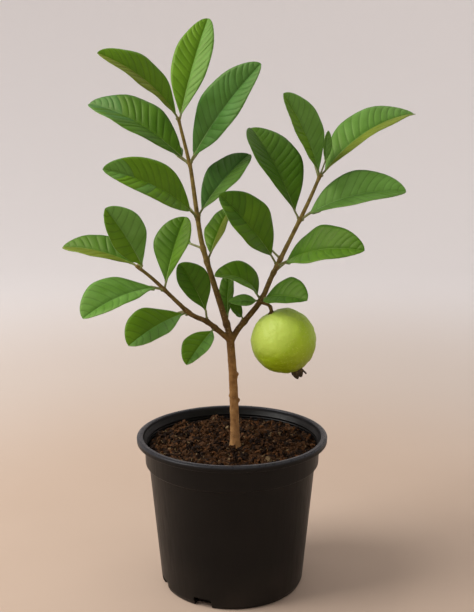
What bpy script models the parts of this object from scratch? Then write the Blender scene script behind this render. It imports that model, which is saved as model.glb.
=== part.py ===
"""A young guava tree with one ripe fruit, standing in a round black nursery pot of potting mix.

The frame is +Z up, with the origin in the middle of the pot's flat underside, and the front of the
tree facing -Y. Every length below is in millimetres and every angle in degrees; MM and radians()
turn them into Blender's units.
"""

from collections import namedtuple
from math import cos, log, pi, radians, sin, tan

import bmesh
import bpy
from mathutils import Quaternion, Vector

MM = 0.001
GAP = 0.35  # clear space between neighbouring solids

# Pot: a thin moulded shell with a turned-out lip, a deeper collar under it, and a tapering wall.
POT_SEGMENTS = 32
POT_HEIGHT = 162.0
RIM_RADIUS = 100.0
LIP_DEPTH = 6.5
LIP_WIDTH = 6.8
LIP_ROUND = 1.0
LIP_CHAMFER = 0.6  # on the lip's inner edge
LIP_THICKENING = 3.5  # the depth below the lip over which the wall thickens into it
COLLAR_RADIUS = 91.0
COLLAR_FLARE = 1.1  # how much wider the collar is at the lip than at its bottom
COLLAR_BOTTOM = 131.0
WALL_TOP_RADIUS = 87.3
WALL_FOOT_RADIUS = 75.6
FOOT_CHAMFER = 5.0
FOOT_RADIUS = 73.2
INNER_FOOT_RADIUS = 73.0
WALL = 1.6
FLOOR = 3.0

# Drain slots through the bottom edge, evenly spaced over most of the way round.
DRAIN_COUNT = 6
DRAIN_FIRST_BEARING = -24.0
DRAIN_STEP = -46.0
DRAIN_WIDTH = 18.0
DRAIN_HEIGHT = 8.0
DRAIN_DEPTH = 16.0
DRAIN_BOTTOM = -1.0  # a drain's cutter starts just below the pot's underside
DRAIN_REACH = 74.1

SOIL_TOP = 146.5

# Trunk: leans a little to the left and flares where it leaves the soil.
TRUNK_FOOT = (3.2, 0.0)
TRUNK_WAY = ((2.7, 0, 171), (2.1, 0, 198), (0.7, 0, 229), (-1.3, 0, 257), (-2.4, 0, 268))
TRUNK_RADIUS = 5.1
TRUNK_TOP_RADIUS = 4.1
FLARE_HEIGHT = 12.0
FLARE_GROWTH = 1.6
FLARE_STEPS = 4
TRUNK_RESOLUTION = 4
BOUGH_RESOLUTION = 3
TWIG_RESOLUTION = 2
STALK_RESOLUTION = 1
SMOOTH_ANGLE = 40

# A shoot is a limb with the foliage it carries: the points that it passes through, from inside the
# trunk's fork to its tip, its radius at each end, and how far along it the bare bough ends.
Shoot = namedtuple("Shoot", "way foot_radius tip_radius bough_length")
SHOOTS = {
    "leader": Shoot(
        (
            (-1.5, 0, 258), (-2.7, 0, 269.5), (-16, 5, 312.5), (-29.5, 11, 356), (-35, 14, 387),
            (-40.6, 16, 429), (-43.2, 15, 444), (-51.6, 10, 480), (-53.4, 9, 488),
        ),
        3.6, 1.5, 128,
    ),
    "left": Shoot(
        (
            (-1.5, 0, 262), (-14.8, -7, 275), (-26, -15, 285.7), (-41, -25, 295),
            (-58.5, -35, 314), (-77, -41, 333.6), (-92.6, -44, 347),
        ),
        3.1, 1.5, 91,
    ),
    "right": Shoot(
        (
            (-0.5, 0, 262), (5, 3.5, 271.5), (12.4, 7, 280.2), (30.2, 14, 301.6),
            (40.4, 20, 323.7), (57.8, 29, 357.5), (79, 37, 400), (92.1, 40, 430),
        ),
        3.3, 1.7, 138,
    ),
}
WAY_STEPS = 3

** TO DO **
Extract all of the data above without altering anything.

** TASK RESULT **
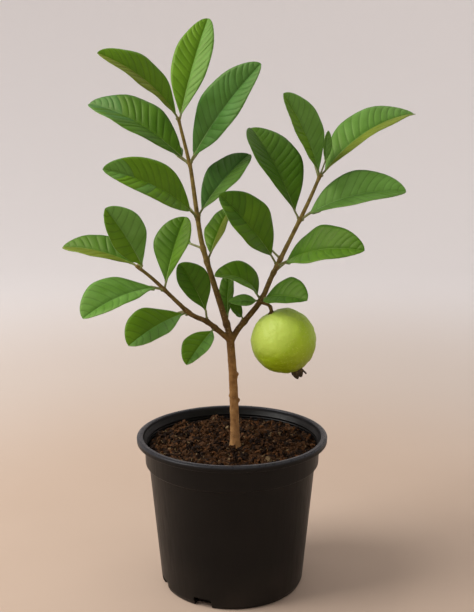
What bpy script models the parts of this object from scratch? Then write the Blender scene script behind this render. It imports that model, which is saved as model.glb.
=== part.py ===
"""A young guava tree with one ripe fruit, standing in a round black nursery pot of potting mix.

The frame is +Z up, with the origin in the middle of the pot's flat underside, and the front of the
tree facing -Y. Every length below is in millimetres and every angle in degrees; MM and radians()
turn them into Blender's units.
"""

from collections import namedtuple
from math import cos, log, pi, radians, sin, tan

import bmesh
import bpy
from mathutils import Quaternion, Vector

MM = 0.001
GAP = 0.35  # clear space between neighbouring solids

# Pot: a thin moulded shell with a turned-out lip, a deeper collar under it, and a tapering wall.
POT_SEGMENTS = 32
POT_HEIGHT = 162.0
RIM_RADIUS = 100.0
LIP_DEPTH = 6.5
LIP_WIDTH = 6.8
LIP_ROUND = 1.0
LIP_CHAMFER = 0.6  # on the lip's inner edge
LIP_THICKENING = 3.5  # the depth below the lip over which the wall thickens into it
COLLAR_RADIUS = 91.0
COLLAR_FLARE = 1.1  # how much wider the collar is at the lip than at its bottom
COLLAR_BOTTOM = 131.0
WALL_TOP_RADIUS = 87.3
WALL_FOOT_RADIUS = 75.6
FOOT_CHAMFER = 5.0
FOOT_RADIUS = 73.2
INNER_FOOT_RADIUS = 73.0
WALL = 1.6
FLOOR = 3.0

# Drain slots through the bottom edge, evenly spaced over most of the way round.
DRAIN_COUNT = 6
DRAIN_FIRST_BEARING = -24.0
DRAIN_STEP = -46.0
DRAIN_WIDTH = 18.0
DRAIN_HEIGHT = 8.0
DRAIN_DEPTH = 16.0
DRAIN_BOTTOM = -1.0  # a drain's cutter starts just below the pot's underside
DRAIN_REACH = 74.1

SOIL_TOP = 146.5

# Trunk: leans a little to the left and flares where it leaves the soil.
TRUNK_FOOT = (3.2, 0.0)
TRUNK_WAY = ((2.7, 0, 171), (2.1, 0, 198), (0.7, 0, 229), (-1.3, 0, 257), (-2.4, 0, 268))
TRUNK_RADIUS = 5.1
TRUNK_TOP_RADIUS = 4.1
FLARE_HEIGHT = 12.0
FLARE_GROWTH = 1.6
FLARE_STEPS = 4
TRUNK_RESOLUTION = 4
BOUGH_RESOLUTION = 3
TWIG_RESOLUTION = 2
STALK_RESOLUTION = 1
SMOOTH_ANGLE = 40

# A shoot is a limb with the foliage it carries: the points that it passes through, from inside the
# trunk's fork to its tip, its radius at each end, and how far along it the bare bough ends.
Shoot = namedtuple("Shoot", "way foot_radius tip_radius bough_length")
SHOOTS = {
    "leader": Shoot(
        (
            (-1.5, 0, 258), (-2.7, 0, 269.5), (-16, 5, 312.5), (-29.5, 11, 356), (-35, 14, 387),
            (-40.6, 16, 429), (-43.2, 15, 444), (-51.6, 10, 480), (-53.4, 9, 488),
        ),
        3.6, 1.5, 128,
    ),
    "left": Shoot(
        (
            (-1.5, 0, 262), (-14.8, -7, 275), (-26, -15, 285.7), (-41, -25, 295),
            (-58.5, -35, 314), (-77, -41, 333.6), (-92.6, -44, 347),
        ),
        3.1, 1.5, 91,
    ),
    "right": Shoot(
        (
            (-0.5, 0, 262), (5, 3.5, 271.5), (12.4, 7, 280.2), (30.2, 14, 301.6),
            (40.4, 20, 323.7), (57.8, 29, 357.5), (79, 37, 400), (92.1, 40, 430),
        ),
        3.3, 1.7, 138,
    ),
}
WAY_STEPS = 3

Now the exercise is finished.